====== SOURCE MATERIAL ======

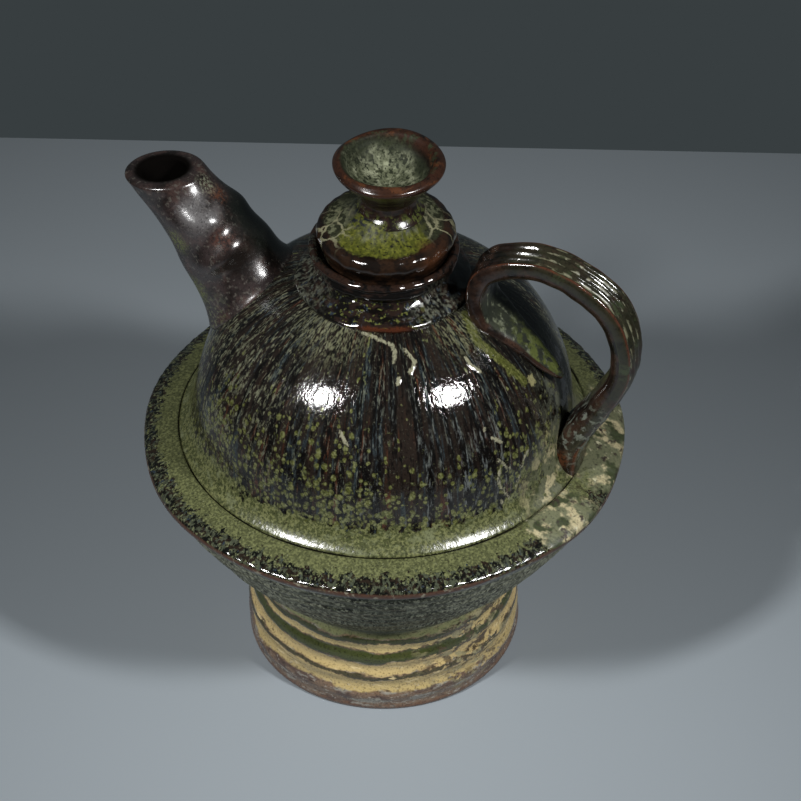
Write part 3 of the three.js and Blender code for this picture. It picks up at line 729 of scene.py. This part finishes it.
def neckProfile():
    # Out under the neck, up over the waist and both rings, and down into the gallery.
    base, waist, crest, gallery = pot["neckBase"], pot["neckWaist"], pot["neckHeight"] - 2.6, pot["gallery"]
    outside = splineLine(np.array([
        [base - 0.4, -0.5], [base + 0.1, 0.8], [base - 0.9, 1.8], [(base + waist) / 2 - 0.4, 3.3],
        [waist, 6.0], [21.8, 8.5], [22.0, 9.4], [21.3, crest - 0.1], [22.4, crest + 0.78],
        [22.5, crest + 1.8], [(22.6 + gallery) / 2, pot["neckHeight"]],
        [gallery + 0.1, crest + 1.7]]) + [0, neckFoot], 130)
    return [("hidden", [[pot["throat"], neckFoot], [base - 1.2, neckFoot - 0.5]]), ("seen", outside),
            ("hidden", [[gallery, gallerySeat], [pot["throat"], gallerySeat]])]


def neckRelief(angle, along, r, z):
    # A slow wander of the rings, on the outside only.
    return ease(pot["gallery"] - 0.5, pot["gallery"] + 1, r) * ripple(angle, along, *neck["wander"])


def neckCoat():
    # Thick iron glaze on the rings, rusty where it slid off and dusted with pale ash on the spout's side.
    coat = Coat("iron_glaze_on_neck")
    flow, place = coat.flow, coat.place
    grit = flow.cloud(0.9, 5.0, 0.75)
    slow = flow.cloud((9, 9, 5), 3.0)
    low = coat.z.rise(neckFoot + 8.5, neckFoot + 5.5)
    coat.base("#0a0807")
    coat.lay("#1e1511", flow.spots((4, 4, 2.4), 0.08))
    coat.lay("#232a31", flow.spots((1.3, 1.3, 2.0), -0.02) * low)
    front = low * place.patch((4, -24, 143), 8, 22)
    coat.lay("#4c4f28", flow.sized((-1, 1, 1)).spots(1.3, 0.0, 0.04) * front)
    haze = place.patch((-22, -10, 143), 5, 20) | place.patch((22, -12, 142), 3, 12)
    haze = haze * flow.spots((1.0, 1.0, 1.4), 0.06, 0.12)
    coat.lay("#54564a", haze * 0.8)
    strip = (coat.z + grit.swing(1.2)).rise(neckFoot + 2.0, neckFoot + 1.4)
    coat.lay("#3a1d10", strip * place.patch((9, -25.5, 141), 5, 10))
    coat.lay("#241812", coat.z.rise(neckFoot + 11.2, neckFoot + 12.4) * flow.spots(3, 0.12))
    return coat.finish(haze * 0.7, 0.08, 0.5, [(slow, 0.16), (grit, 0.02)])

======

**SHORT PROBLEM:**
Using the data above, repeat every line exactly.

**TASK SOLUTION:**
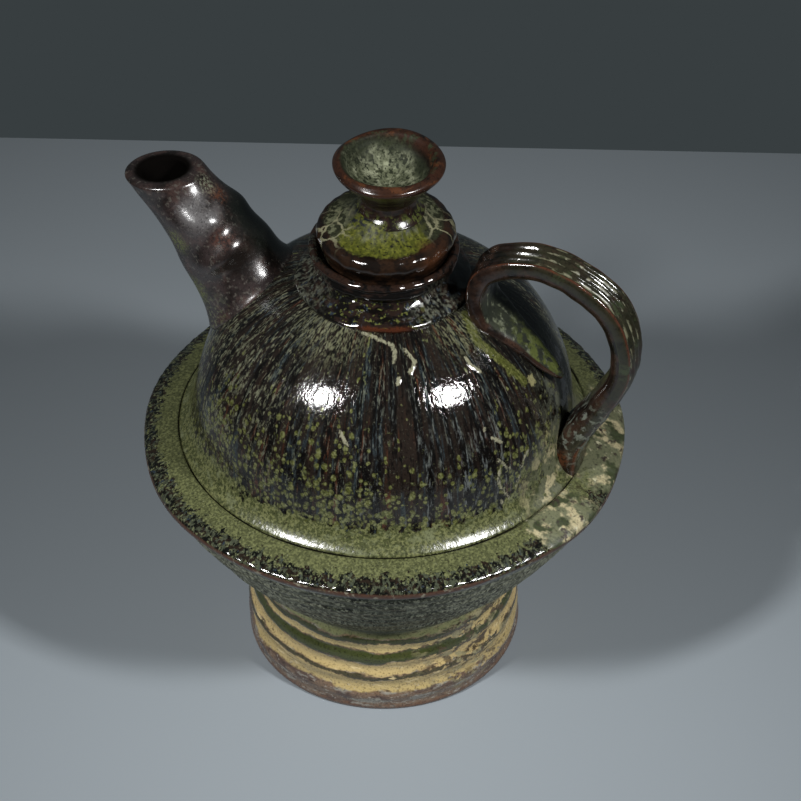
Write part 3 of the three.js and Blender code for this picture. It picks up at line 729 of scene.py. This part finishes it.
def neckProfile():
    # Out under the neck, up over the waist and both rings, and down into the gallery.
    base, waist, crest, gallery = pot["neckBase"], pot["neckWaist"], pot["neckHeight"] - 2.6, pot["gallery"]
    outside = splineLine(np.array([
        [base - 0.4, -0.5], [base + 0.1, 0.8], [base - 0.9, 1.8], [(base + waist) / 2 - 0.4, 3.3],
        [waist, 6.0], [21.8, 8.5], [22.0, 9.4], [21.3, crest - 0.1], [22.4, crest + 0.78],
        [22.5, crest + 1.8], [(22.6 + gallery) / 2, pot["neckHeight"]],
        [gallery + 0.1, crest + 1.7]]) + [0, neckFoot], 130)
    return [("hidden", [[pot["throat"], neckFoot], [base - 1.2, neckFoot - 0.5]]), ("seen", outside),
            ("hidden", [[gallery, gallerySeat], [pot["throat"], gallerySeat]])]


def neckRelief(angle, along, r, z):
    # A slow wander of the rings, on the outside only.
    return ease(pot["gallery"] - 0.5, pot["gallery"] + 1, r) * ripple(angle, along, *neck["wander"])


def neckCoat():
    # Thick iron glaze on the rings, rusty where it slid off and dusted with pale ash on the spout's side.
    coat = Coat("iron_glaze_on_neck")
    flow, place = coat.flow, coat.place
    grit = flow.cloud(0.9, 5.0, 0.75)
    slow = flow.cloud((9, 9, 5), 3.0)
    low = coat.z.rise(neckFoot + 8.5, neckFoot + 5.5)
    coat.base("#0a0807")
    coat.lay("#1e1511", flow.spots((4, 4, 2.4), 0.08))
    coat.lay("#232a31", flow.spots((1.3, 1.3, 2.0), -0.02) * low)
    front = low * place.patch((4, -24, 143), 8, 22)
    coat.lay("#4c4f28", flow.sized((-1, 1, 1)).spots(1.3, 0.0, 0.04) * front)
    haze = place.patch((-22, -10, 143), 5, 20) | place.patch((22, -12, 142), 3, 12)
    haze = haze * flow.spots((1.0, 1.0, 1.4), 0.06, 0.12)
    coat.lay("#54564a", haze * 0.8)
    strip = (coat.z + grit.swing(1.2)).rise(neckFoot + 2.0, neckFoot + 1.4)
    coat.lay("#3a1d10", strip * place.patch((9, -25.5, 141), 5, 10))
    coat.lay("#241812", coat.z.rise(neckFoot + 11.2, neckFoot + 12.4) * flow.spots(3, 0.12))
    return coat.finish(haze * 0.7, 0.08, 0.5, [(slow, 0.16), (grit, 0.02)])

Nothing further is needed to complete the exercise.